*** DATASET CONTENT

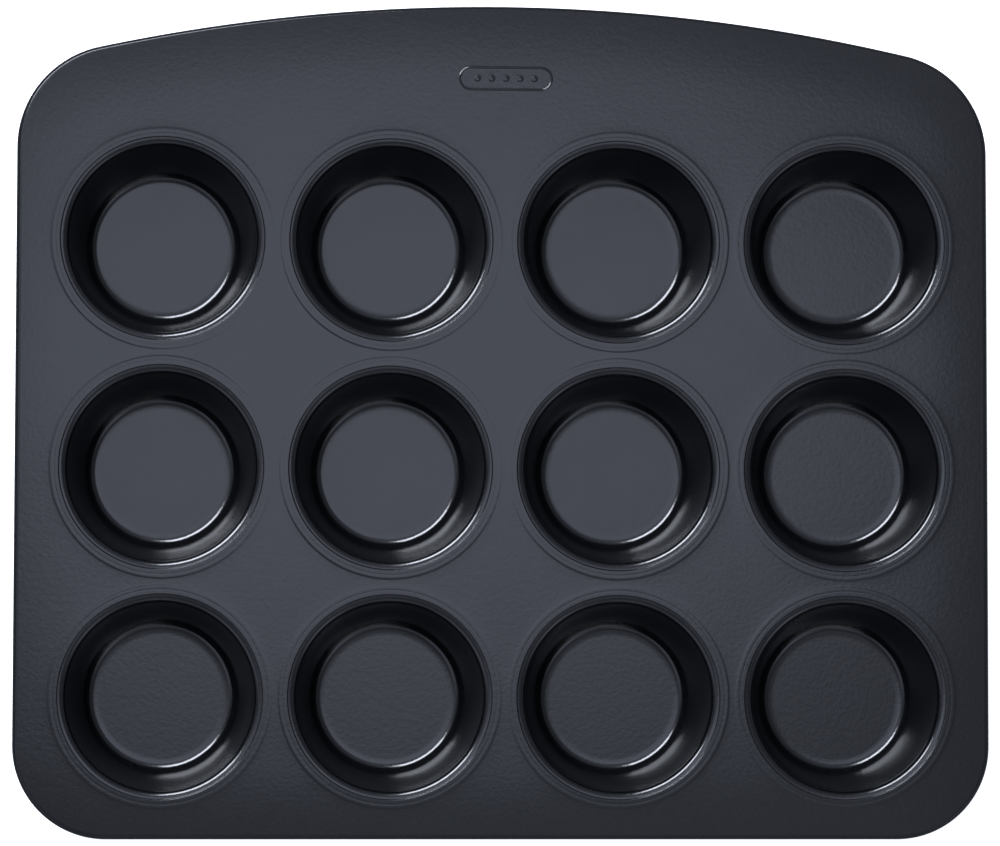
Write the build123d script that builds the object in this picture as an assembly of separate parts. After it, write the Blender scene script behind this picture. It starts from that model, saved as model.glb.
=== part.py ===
from build123d import *
from math import asin, atan2, cos, degrees, hypot, radians, sin, sqrt
import os

# Muffin tin: a tray of twelve conical cups drawn in coated sheet steel, its edge rolled round a wire.
# Frame: +Z up, +X along the long side, +Y towards the arched back edge. The origin is the centre of the
# bounding box's bottom face, on the surface that the cups stand on.

# Sheet and overall layout
SHEET = 0.5                 # thickness of the sheet
COLUMNS = 4
ROW_NAMES = ["front", "middle", "back"]
PITCH = 80.0                # between neighbouring cup axes, both ways
SIDE_MARGIN = 51.0          # from an outer column's axes to the side edge
FRONT_MARGIN = 49.5         # from the front row's axes to the front edge
BACK_MARGIN = 83.3          # from the back row's axes to the crown of the arched back edge
CUP_DEPTH = 30.0            # from the top of the deck to the top of a cup's floor

# Outline of the tray
FRONT_CORNER_R = 32.6
BACK_CORNER_R = 36.4
BACK_ARCH_R = 650.0

# Rolled rim and its wire
RIM_R = 2.2                 # outer radius of the roll
RIM_WRAP = 300.0            # degrees of turn, from the deck over the outside and back up beneath
WIRE_R = 1.6

# Cup, measured on its inner surface
SEAM_R = 36.0               # where the cup's lip meets the deck
STEP_OUTER_R = 35.75        # fine pressed step round the mouth
STEP_INNER_R = 35.25
STEP_DROP = 0.12
SHOULDER_R = 1.65           # rounding from the ledge inside the step into the wall
MOUTH_R = 33.2              # top of the wall
FLOOR_FLAT_R = 22.5         # flat part of the floor
FLOOR_FILLET_R = 5.0        # rounding from the floor into the wall

# Pressed frame on the deck, near the back edge
FRAME_LENGTH = 33.3
FRAME_WIDTH = 8.7
FRAME_LINE = 0.9            # width of the raised line
FRAME_RISE = 0.15
FRAME_FROM_EDGE = 26.7      # from the crown of the back edge to the frame's centre
DOTS = 5
DOT_R = 1.2
DOT_PITCH = 5.0

# Sizes that follow
DECK_TOP = CUP_DEPTH + SHEET
DECK_UNDER = DECK_TOP - SHEET
HALF_WIDTH = (COLUMNS - 1) * PITCH / 2 + SIDE_MARGIN
HALF_DEPTH = ((len(ROW_NAMES) - 1) * PITCH + FRONT_MARGIN + BACK_MARGIN) / 2
ARCH_CENTRE_Y = HALF_DEPTH - BACK_ARCH_R
RIM_CENTRE_Z = DECK_TOP - RIM_R


def cup_axes():
    """Every cup's name with the place of its axis."""
    places = []
    for row, row_name in enumerate(ROW_NAMES):
        y = -HALF_DEPTH + FRONT_MARGIN + row * PITCH
        for column in range(COLUMNS):
            x = (column - (COLUMNS - 1) / 2) * PITCH
            places.append((f"cup_{row_name}_{column + 1}", x, y))
    return places


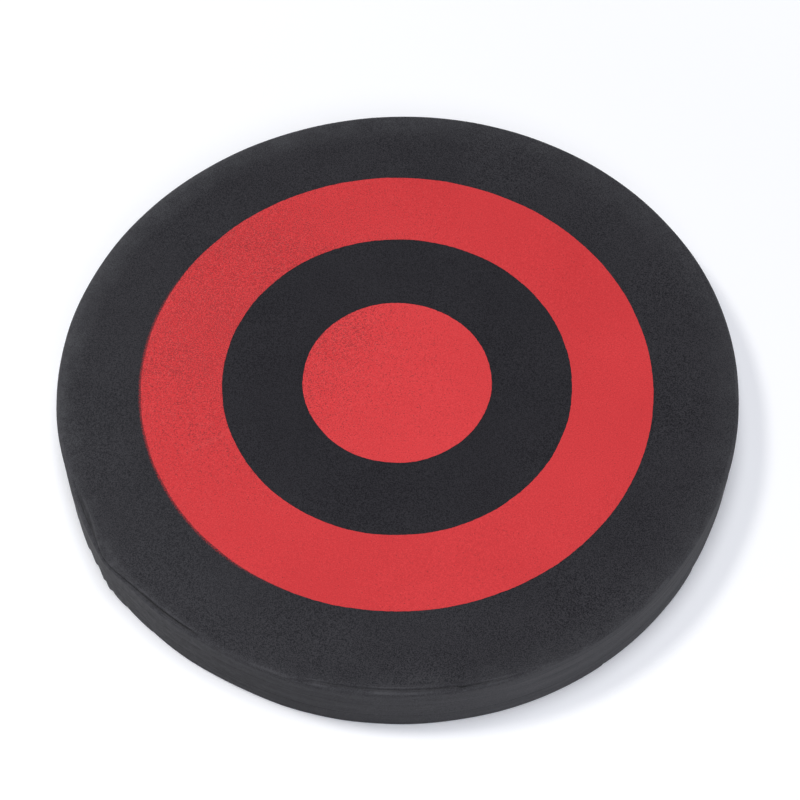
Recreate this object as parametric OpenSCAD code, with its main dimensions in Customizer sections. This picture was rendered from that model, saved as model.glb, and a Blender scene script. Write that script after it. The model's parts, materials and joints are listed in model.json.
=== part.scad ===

******

◆ PROBLEM DETAILS ◆
Report every line containing the word "object" from the listing above.

◆ OUTPUT ◆
Write the build123d script that builds the object in this picture as an assembly of separate parts. After it, write the Blender scene script behind this picture. It starts from that model, saved as model.glb.
Recreate this object as parametric OpenSCAD code, with its main dimensions in Customizer sections. This picture was rendered from that model, saved as model.glb, and a Blender scene script. Write that script after it. The model's parts, materials and joints are listed in model.json.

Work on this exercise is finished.